◆ **Your goal**
Write out the material below again, unchanged.

◆ **Data block**
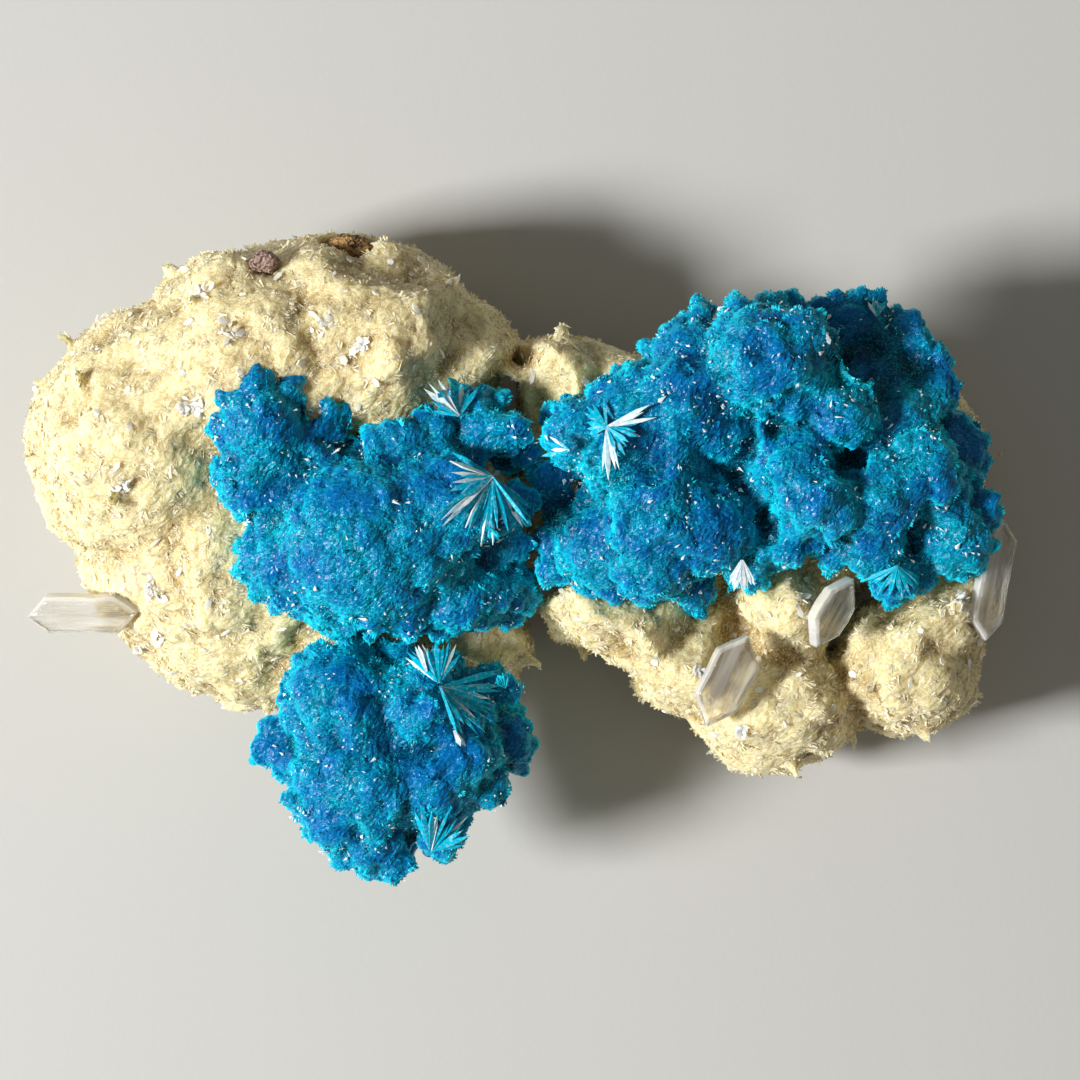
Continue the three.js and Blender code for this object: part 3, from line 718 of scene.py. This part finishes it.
# The lit edges of the needles follow one contour of their pattern, here denser, there thinner.
edge = contour(tree, needles.outputs["Fac"], 0.54, 0.028)
lit = add_node(tree, "ShaderNodeMapRange", {
    "Value": clouds.outputs["Fac"], "From Min": 0.4, "From Max": 0.6, "To Min": 0.35})
bright_ends = add_node(tree, "ShaderNodeMath", {
    0: edge.outputs[0], 1: lit.outputs[0]}, operation="MULTIPLY")
paleness = add_node(tree, "ShaderNodeMath", {
    0: rim.outputs["Fac"], 1: bright_ends.outputs[0]}, operation="ADD", use_clamp=True)
coloured = add_node(tree, "ShaderNodeMix", {
    0: paleness.outputs[0], 6: blue.outputs[2], 7: linear(CAVANSITE_PALE)}, data_type="RGBA")
stippled = add_node(tree, "ShaderNodeMath", {
    0: shade.outputs["Fac"], 1: needles.outputs["Fac"]}, operation="ADD")
brightness = add_node(tree, "ShaderNodeMapRange", {
    "Value": stippled.outputs[0], "From Min": 0.6, "From Max": 1.4, "To Min": 0.8, "To Max": 1.2})
varied = add_node(tree, "ShaderNodeHueSaturation", {
    "Color": coloured.outputs[2], "Value": brightness.outputs[0]})
nap = add_node(tree, "ShaderNodeBump", {
    "Height": needles.outputs["Fac"], "Strength": 0.6, "Distance": 0.15 * MM})
shader = add_node(tree, "ShaderNodeBsdfPrincipled", {
    "Base Color": varied.outputs[0], "Roughness": 0.2, "IOR": 1.54,
    "Specular IOR Level": 0.15, "Normal": nap.outputs[0]})
add_node(tree, "ShaderNodeOutputMaterial", {"Surface": shader.outputs[0]})


def tufts(spots, stems, across, needles, flare, length, width, thickness, sunk):
    """Needles that flare from one root under each spot: roots, sides, ways, sizes, ends."""
    fan_way = np.cross(stems, across)
    count = len(spots)
    steps = np.linspace(-1, 1, needles) + rng.normal(size=(count, needles)) / needles
    layers = rng.uniform(-1, 1, (count, needles))
    along = normalised(stems[:, None] + across[:, None] * (flare[0] * steps)[..., None]
                       + fan_way[:, None] * (flare[1] * layers)[..., None])
    roots = (spots - stems * sunk)[:, None] + 0 * along
    reach = (1 - 0.2 * steps ** 2) * rng.uniform(0.94, 1.04, steps.shape)
    sizes = np.stack([width * rng.uniform(0.7, 1.3, steps.shape),
                      thickness * rng.uniform(0.7, 1.3, steps.shape), length * reach], axis=-1)
    sides = normalised(np.cross(fan_way[:, None] + 0.2 * rng.normal(size=along.shape), along))
    return roots, sides, along, sizes


def clipped(middle, spread, shape):
    """Random numbers round a middle, kept between 0 and 1."""
    return np.clip(middle + rng.normal(0, spread, shape), 0, 1)


def top_of(surface, x, y):
    """The highest point of a surface over a place in millimetres, or the nearest to it."""
    above = Vector((x * MM, y * MM, HIGH_ABOVE))
    level = Vector((x * MM, y * MM, ROSETTE_LEVEL))
    return surface.ray_cast(above, DOWN)[0] or surface.find_nearest(level)[0]


def clear_of_druse(spots, depth):
    """True for each place that the druse doesn't cover by more than a depth."""
    return np.array([not is_inside(druse_surface, spot, depth) for spot in spots])


def weigh(piece, name, weights):
    """Stores one weight per vertex as a named group, which a modifier can follow."""
    group = piece.vertex_groups.new(name=name)
    for i, weight in enumerate(weights):
        group.add([i], float(weight), "REPLACE")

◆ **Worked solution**
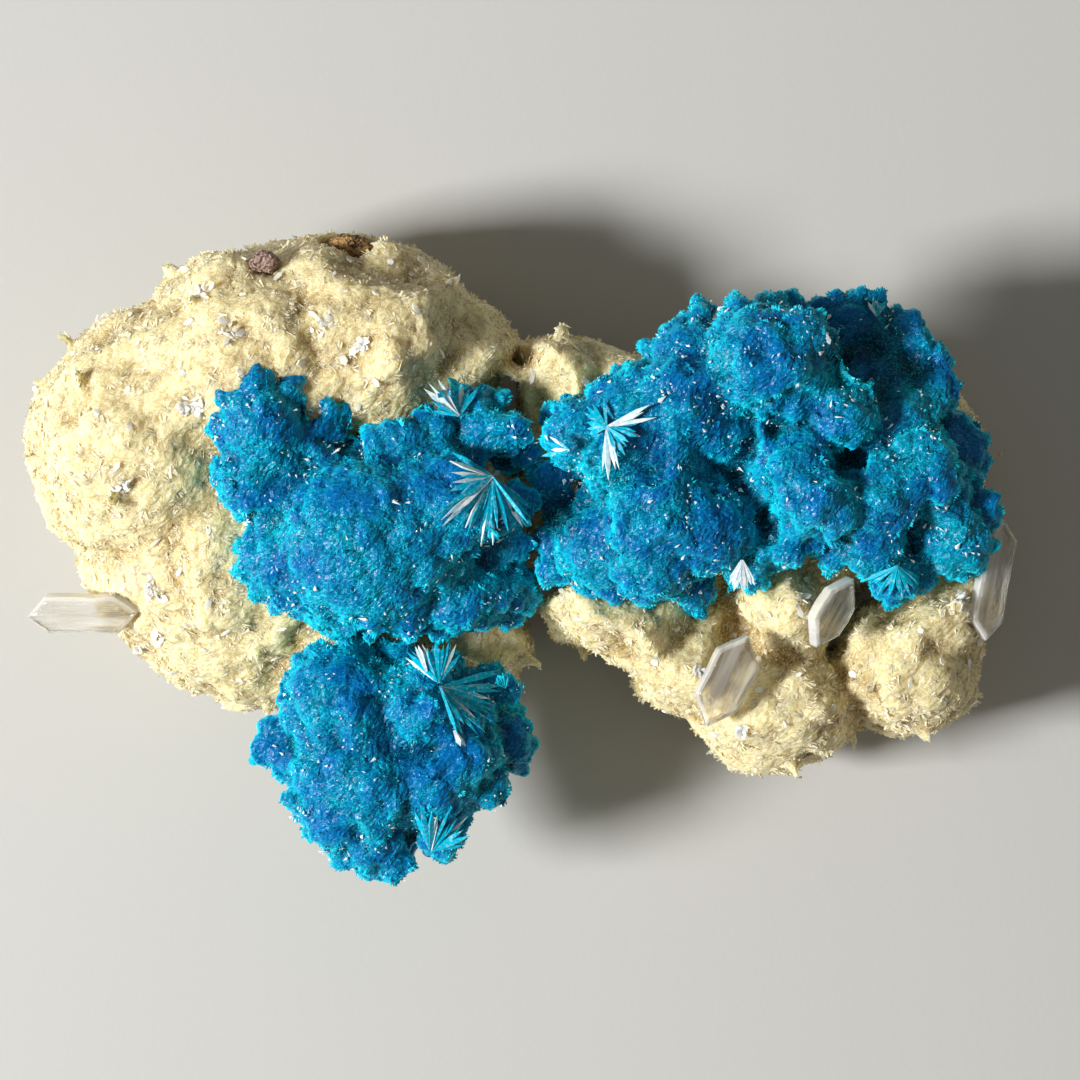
Continue the three.js and Blender code for this object: part 3, from line 718 of scene.py. This part finishes it.
# The lit edges of the needles follow one contour of their pattern, here denser, there thinner.
edge = contour(tree, needles.outputs["Fac"], 0.54, 0.028)
lit = add_node(tree, "ShaderNodeMapRange", {
    "Value": clouds.outputs["Fac"], "From Min": 0.4, "From Max": 0.6, "To Min": 0.35})
bright_ends = add_node(tree, "ShaderNodeMath", {
    0: edge.outputs[0], 1: lit.outputs[0]}, operation="MULTIPLY")
paleness = add_node(tree, "ShaderNodeMath", {
    0: rim.outputs["Fac"], 1: bright_ends.outputs[0]}, operation="ADD", use_clamp=True)
coloured = add_node(tree, "ShaderNodeMix", {
    0: paleness.outputs[0], 6: blue.outputs[2], 7: linear(CAVANSITE_PALE)}, data_type="RGBA")
stippled = add_node(tree, "ShaderNodeMath", {
    0: shade.outputs["Fac"], 1: needles.outputs["Fac"]}, operation="ADD")
brightness = add_node(tree, "ShaderNodeMapRange", {
    "Value": stippled.outputs[0], "From Min": 0.6, "From Max": 1.4, "To Min": 0.8, "To Max": 1.2})
varied = add_node(tree, "ShaderNodeHueSaturation", {
    "Color": coloured.outputs[2], "Value": brightness.outputs[0]})
nap = add_node(tree, "ShaderNodeBump", {
    "Height": needles.outputs["Fac"], "Strength": 0.6, "Distance": 0.15 * MM})
shader = add_node(tree, "ShaderNodeBsdfPrincipled", {
    "Base Color": varied.outputs[0], "Roughness": 0.2, "IOR": 1.54,
    "Specular IOR Level": 0.15, "Normal": nap.outputs[0]})
add_node(tree, "ShaderNodeOutputMaterial", {"Surface": shader.outputs[0]})


def tufts(spots, stems, across, needles, flare, length, width, thickness, sunk):
    """Needles that flare from one root under each spot: roots, sides, ways, sizes, ends."""
    fan_way = np.cross(stems, across)
    count = len(spots)
    steps = np.linspace(-1, 1, needles) + rng.normal(size=(count, needles)) / needles
    layers = rng.uniform(-1, 1, (count, needles))
    along = normalised(stems[:, None] + across[:, None] * (flare[0] * steps)[..., None]
                       + fan_way[:, None] * (flare[1] * layers)[..., None])
    roots = (spots - stems * sunk)[:, None] + 0 * along
    reach = (1 - 0.2 * steps ** 2) * rng.uniform(0.94, 1.04, steps.shape)
    sizes = np.stack([width * rng.uniform(0.7, 1.3, steps.shape),
                      thickness * rng.uniform(0.7, 1.3, steps.shape), length * reach], axis=-1)
    sides = normalised(np.cross(fan_way[:, None] + 0.2 * rng.normal(size=along.shape), along))
    return roots, sides, along, sizes


def clipped(middle, spread, shape):
    """Random numbers round a middle, kept between 0 and 1."""
    return np.clip(middle + rng.normal(0, spread, shape), 0, 1)


def top_of(surface, x, y):
    """The highest point of a surface over a place in millimetres, or the nearest to it."""
    above = Vector((x * MM, y * MM, HIGH_ABOVE))
    level = Vector((x * MM, y * MM, ROSETTE_LEVEL))
    return surface.ray_cast(above, DOWN)[0] or surface.find_nearest(level)[0]


def clear_of_druse(spots, depth):
    """True for each place that the druse doesn't cover by more than a depth."""
    return np.array([not is_inside(druse_surface, spot, depth) for spot in spots])


def weigh(piece, name, weights):
    """Stores one weight per vertex as a named group, which a modifier can follow."""
    group = piece.vertex_groups.new(name=name)
    for i, weight in enumerate(weights):
        group.add([i], float(weight), "REPLACE")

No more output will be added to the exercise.